Malgré cette fragmentation, la taille et le poids des antennes (soutenant
la voile) devinrent un obstacle au développement de ce type de gréement
(une antenne de mestre de galère pouvait mesurer plus de 30 m et peser
jusqu'à une tonne et demie). La manoeuvre de ces espars était
extrêmement délicate, voire dangereuse dés que le vent forcissait
et nécessitait un équipage important. De plus les impératifs
économiques liés au commerce impliquant une réduction des
effectifs et une diminution des charges salariales la voile latine exclusive
fut donc peu à peu supplantée au profit des navires à "phares"
carrés qui, du fait de leur voilure très divisée, n'avaient
besoin que d'un équipage limité.
Plus tard, dans les années 20 du XXème siècles on substitua
à l'usage de la voile latine surtout sur les tartanes et autres navires
de tailles similaires la voile aurique qui ne nécessitait pas d'envoyer
les mousses sur l'antenne afin de ferler la voile.

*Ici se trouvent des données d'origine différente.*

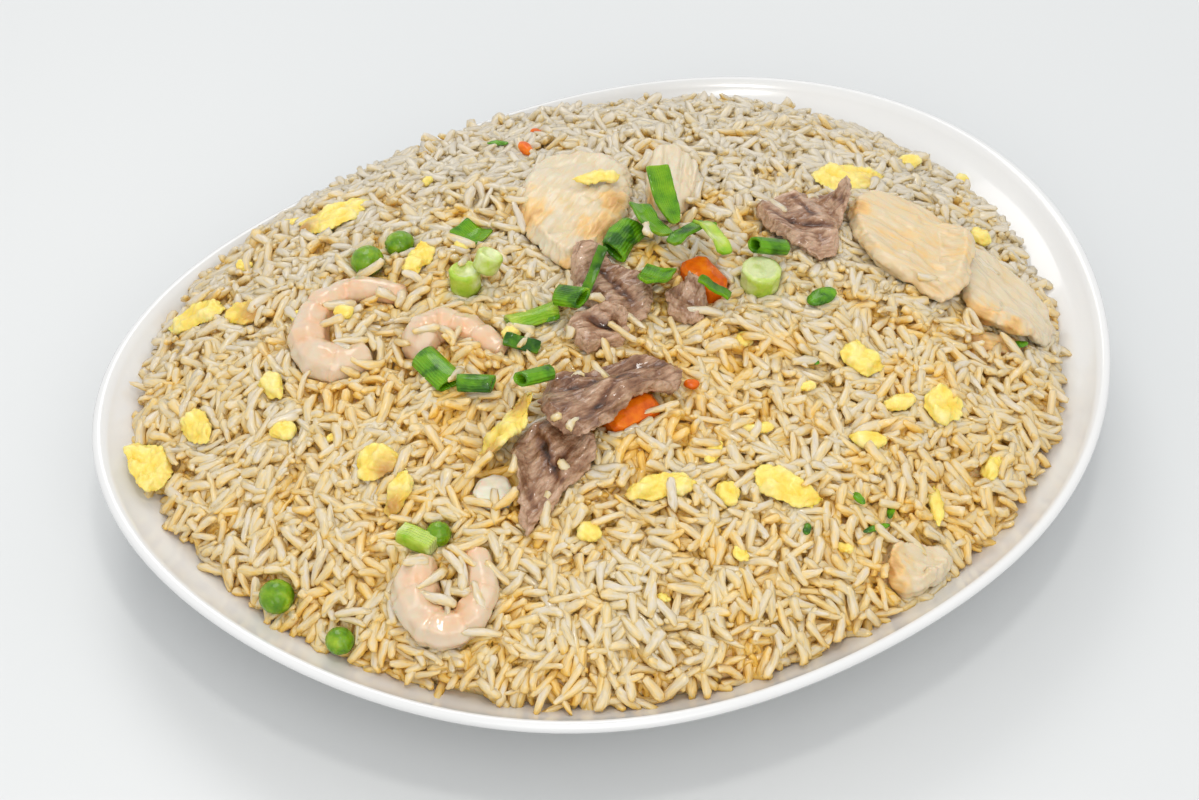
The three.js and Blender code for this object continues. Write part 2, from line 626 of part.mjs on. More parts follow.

Cette évolution cherchait
à éviter les nombreux accidents du travail.
La voile latine ne subsista plus que sur des navires de petites tailles à
l'usage de la pêche.
Pendant les périodes médiévales et modernes, l'usage de
bateaux à gréement latin est extrêmement répandu
notamment pour ce qui concerne de la guerre de course pratiquée par tous
les riverains de la Méditerranée.
Si n'importe quel navire pouvait faire l'affaire, pourvu qu'il soit rapide et
suffisant pour transporter suffisamment de monde, dans les faits ce sont quelques
types qui sont le plus couramment employés.
Pour cet usage de la course (entre les XIVème-XVIIème siècles)
on trouve surtout des navires à propulsion mixtes, voiles et rames. Les
galères et les dérivés de cette grande famille en sont
les représentants les plus connus et les plus répandus. Ils offraient
en effet une technicité de haut niveau alliant ainsi à l'efficacité
du gréement latin aux allures montantes ("à serrer le vent")
la mécanique des rames lorsque le vent faiblissait ou tombait ce qui
arrive souvent en été en Méditerranée.
Actuellement, si la guerre de course a cessé depuis déjà
longtemps et la pêche traditionnelle convertie à la motorisation
du moins en Europe, la voile latine n'a pas disparu.
On assiste depuis quelques années à un renouveau de ce type de
gréement et on redécouvre dans la plaisance l'usage amélioré
de cette pratique traditionnelle, millénaire.
Ce sont des tartanes, des catalanes, des "pointus" et des bettes qui
fréquentent à nouveau les rivages de la Provence et du Languedoc,
sans oublier la Catalogne et la Ligurie pour rester sur nos littoraux du Nord
Ouest de la Méditerranée.
Avec cet usage ludique redécouvert par les passionnés, vient s'ajouter
le plaisir esthétique, la recomposition d'une palette diversifiée
qui s'offre de plus aux utilisateurs associant ainsi plaisir et sérieux
dans les restaurations, les reconstitutions et la pratique active.
Il sera nécessaire un jour que l'on voie -parfois cela se fait- la recherche
et la création de nouveaux modèles avec l'emploi de matériaux
modernes et performants alliant ainsi une tradition millénaire avec les
technologies de pointe du XXIème siècle.